(Object modeling scripts)
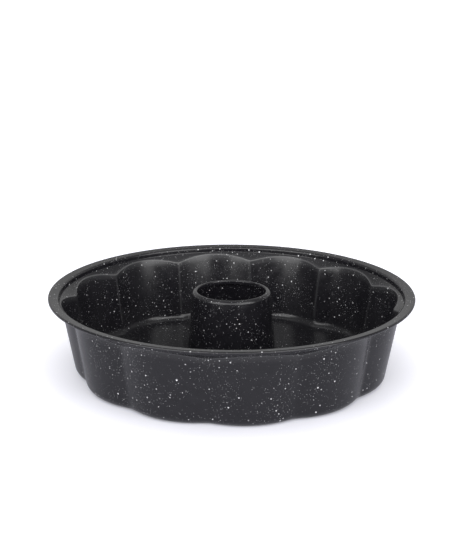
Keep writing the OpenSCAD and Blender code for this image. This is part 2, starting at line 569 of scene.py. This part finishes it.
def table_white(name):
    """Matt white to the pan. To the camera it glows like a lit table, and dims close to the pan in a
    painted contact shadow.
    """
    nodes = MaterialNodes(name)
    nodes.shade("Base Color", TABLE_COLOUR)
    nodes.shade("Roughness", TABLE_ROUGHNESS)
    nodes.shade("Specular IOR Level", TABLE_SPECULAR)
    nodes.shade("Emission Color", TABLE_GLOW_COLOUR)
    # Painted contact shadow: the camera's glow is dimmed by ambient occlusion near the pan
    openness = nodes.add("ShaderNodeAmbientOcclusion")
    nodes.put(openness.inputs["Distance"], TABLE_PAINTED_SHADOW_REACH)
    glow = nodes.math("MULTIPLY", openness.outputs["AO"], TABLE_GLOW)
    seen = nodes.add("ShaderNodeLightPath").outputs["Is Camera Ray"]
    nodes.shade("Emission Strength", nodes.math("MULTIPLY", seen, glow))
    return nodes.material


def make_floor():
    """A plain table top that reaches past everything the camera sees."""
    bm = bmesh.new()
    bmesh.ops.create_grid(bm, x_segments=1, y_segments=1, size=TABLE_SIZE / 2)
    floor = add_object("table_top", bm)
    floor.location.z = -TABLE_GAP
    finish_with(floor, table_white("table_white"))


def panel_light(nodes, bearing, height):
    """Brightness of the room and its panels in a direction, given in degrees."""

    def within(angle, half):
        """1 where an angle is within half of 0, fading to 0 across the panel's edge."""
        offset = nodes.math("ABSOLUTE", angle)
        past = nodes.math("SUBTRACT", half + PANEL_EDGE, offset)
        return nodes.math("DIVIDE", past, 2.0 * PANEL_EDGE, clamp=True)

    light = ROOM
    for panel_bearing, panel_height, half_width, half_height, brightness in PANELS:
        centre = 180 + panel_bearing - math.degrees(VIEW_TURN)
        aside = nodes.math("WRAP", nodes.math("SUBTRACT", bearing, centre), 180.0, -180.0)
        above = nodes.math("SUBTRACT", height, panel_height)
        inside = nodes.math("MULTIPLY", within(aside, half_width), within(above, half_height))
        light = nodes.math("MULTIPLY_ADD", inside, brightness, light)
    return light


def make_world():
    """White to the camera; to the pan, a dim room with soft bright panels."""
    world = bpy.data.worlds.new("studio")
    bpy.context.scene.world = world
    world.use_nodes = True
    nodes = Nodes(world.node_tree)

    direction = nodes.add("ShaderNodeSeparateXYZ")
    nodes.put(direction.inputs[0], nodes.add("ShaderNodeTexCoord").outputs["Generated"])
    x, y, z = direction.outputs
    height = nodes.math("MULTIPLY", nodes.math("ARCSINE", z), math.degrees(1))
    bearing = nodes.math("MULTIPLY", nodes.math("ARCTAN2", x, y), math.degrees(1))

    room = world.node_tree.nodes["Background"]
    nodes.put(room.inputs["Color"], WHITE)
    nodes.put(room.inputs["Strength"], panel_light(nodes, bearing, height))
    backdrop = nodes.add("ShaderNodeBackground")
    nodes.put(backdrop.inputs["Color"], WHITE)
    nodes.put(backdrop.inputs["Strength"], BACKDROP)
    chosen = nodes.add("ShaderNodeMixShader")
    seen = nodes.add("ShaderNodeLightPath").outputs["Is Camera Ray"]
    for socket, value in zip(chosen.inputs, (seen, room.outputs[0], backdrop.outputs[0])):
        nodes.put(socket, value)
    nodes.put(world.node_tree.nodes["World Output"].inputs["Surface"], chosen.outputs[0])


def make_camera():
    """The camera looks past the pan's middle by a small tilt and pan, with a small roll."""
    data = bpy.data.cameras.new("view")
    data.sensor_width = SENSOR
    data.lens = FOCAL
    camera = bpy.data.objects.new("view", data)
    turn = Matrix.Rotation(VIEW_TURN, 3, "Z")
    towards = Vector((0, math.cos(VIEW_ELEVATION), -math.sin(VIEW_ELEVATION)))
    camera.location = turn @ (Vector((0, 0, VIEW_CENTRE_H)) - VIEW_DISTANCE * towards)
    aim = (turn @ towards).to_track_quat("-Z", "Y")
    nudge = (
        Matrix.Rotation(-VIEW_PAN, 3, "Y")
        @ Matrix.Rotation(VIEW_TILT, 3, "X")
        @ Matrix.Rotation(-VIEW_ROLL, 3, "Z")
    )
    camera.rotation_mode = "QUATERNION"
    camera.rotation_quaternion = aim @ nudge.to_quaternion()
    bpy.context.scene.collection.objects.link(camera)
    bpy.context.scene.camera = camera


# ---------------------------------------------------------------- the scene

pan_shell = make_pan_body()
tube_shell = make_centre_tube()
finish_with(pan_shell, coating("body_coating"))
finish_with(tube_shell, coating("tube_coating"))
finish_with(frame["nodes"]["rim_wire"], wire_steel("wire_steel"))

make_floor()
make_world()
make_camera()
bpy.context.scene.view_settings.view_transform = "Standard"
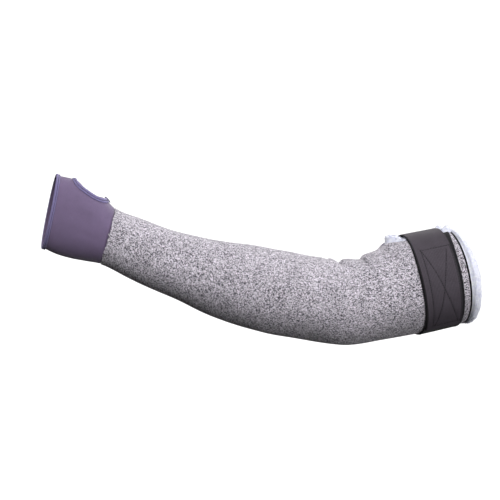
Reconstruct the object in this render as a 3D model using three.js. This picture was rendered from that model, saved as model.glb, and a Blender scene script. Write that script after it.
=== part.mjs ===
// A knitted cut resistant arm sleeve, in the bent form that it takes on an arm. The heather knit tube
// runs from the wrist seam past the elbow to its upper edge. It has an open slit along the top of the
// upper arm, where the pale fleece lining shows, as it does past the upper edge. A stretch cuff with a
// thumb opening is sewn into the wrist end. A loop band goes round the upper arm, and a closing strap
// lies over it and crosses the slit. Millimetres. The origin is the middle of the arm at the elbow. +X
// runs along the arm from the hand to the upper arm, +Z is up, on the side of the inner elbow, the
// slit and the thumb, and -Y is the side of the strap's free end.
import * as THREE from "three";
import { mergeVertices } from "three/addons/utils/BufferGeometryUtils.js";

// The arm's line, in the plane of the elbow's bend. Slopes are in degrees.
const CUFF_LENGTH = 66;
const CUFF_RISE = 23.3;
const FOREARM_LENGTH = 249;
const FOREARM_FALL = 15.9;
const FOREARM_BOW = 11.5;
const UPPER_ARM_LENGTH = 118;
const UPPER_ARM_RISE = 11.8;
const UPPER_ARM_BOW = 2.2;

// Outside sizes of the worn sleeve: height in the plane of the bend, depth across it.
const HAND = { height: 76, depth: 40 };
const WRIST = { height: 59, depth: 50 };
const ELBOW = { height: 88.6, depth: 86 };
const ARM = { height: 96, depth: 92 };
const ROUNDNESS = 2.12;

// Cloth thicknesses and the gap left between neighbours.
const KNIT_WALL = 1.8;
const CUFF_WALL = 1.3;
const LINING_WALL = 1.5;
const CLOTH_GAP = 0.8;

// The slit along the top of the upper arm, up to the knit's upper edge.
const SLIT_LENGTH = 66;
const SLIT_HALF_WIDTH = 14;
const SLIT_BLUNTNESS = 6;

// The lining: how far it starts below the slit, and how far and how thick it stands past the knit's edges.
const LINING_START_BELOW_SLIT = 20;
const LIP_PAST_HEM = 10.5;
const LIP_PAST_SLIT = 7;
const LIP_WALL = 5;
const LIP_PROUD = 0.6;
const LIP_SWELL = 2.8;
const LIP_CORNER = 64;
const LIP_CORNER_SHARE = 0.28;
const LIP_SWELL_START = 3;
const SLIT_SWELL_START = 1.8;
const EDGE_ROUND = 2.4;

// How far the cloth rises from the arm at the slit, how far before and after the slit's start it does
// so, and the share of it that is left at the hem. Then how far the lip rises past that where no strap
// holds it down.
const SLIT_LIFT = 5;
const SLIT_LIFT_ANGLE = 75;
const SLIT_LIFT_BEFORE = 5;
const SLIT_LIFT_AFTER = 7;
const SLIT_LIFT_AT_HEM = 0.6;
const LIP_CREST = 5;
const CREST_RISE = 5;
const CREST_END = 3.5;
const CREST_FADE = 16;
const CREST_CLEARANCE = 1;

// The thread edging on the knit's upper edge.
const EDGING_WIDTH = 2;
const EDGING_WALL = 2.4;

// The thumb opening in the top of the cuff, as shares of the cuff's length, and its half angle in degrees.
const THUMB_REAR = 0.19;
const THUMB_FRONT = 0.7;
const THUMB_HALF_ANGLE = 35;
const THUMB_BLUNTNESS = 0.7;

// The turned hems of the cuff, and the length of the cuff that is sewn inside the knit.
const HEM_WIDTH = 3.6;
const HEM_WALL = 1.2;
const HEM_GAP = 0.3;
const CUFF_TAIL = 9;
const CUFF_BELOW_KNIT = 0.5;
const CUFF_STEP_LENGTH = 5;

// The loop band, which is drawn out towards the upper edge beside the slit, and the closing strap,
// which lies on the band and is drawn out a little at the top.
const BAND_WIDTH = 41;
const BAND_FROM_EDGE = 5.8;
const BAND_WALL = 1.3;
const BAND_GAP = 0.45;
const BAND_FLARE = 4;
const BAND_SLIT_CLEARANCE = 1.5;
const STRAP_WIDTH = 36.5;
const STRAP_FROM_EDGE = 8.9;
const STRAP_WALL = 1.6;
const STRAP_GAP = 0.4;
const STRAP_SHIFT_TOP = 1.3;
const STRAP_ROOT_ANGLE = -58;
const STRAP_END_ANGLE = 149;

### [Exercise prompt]
Repeat exactly, please, each line from the beginning of the data through the line with "return nodes.material" in it, and only those lines.

### [Final result]
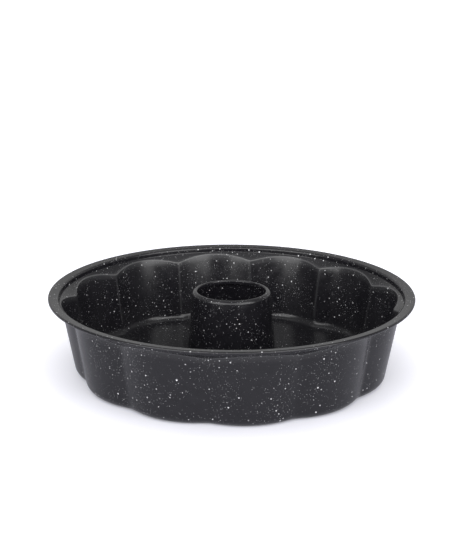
Keep writing the OpenSCAD and Blender code for this image. This is part 2, starting at line 569 of scene.py. This part finishes it.
def table_white(name):
    """Matt white to the pan. To the camera it glows like a lit table, and dims close to the pan in a
    painted contact shadow.
    """
    nodes = MaterialNodes(name)
    nodes.shade("Base Color", TABLE_COLOUR)
    nodes.shade("Roughness", TABLE_ROUGHNESS)
    nodes.shade("Specular IOR Level", TABLE_SPECULAR)
    nodes.shade("Emission Color", TABLE_GLOW_COLOUR)
    # Painted contact shadow: the camera's glow is dimmed by ambient occlusion near the pan
    openness = nodes.add("ShaderNodeAmbientOcclusion")
    nodes.put(openness.inputs["Distance"], TABLE_PAINTED_SHADOW_REACH)
    glow = nodes.math("MULTIPLY", openness.outputs["AO"], TABLE_GLOW)
    seen = nodes.add("ShaderNodeLightPath").outputs["Is Camera Ray"]
    nodes.shade("Emission Strength", nodes.math("MULTIPLY", seen, glow))
    return nodes.material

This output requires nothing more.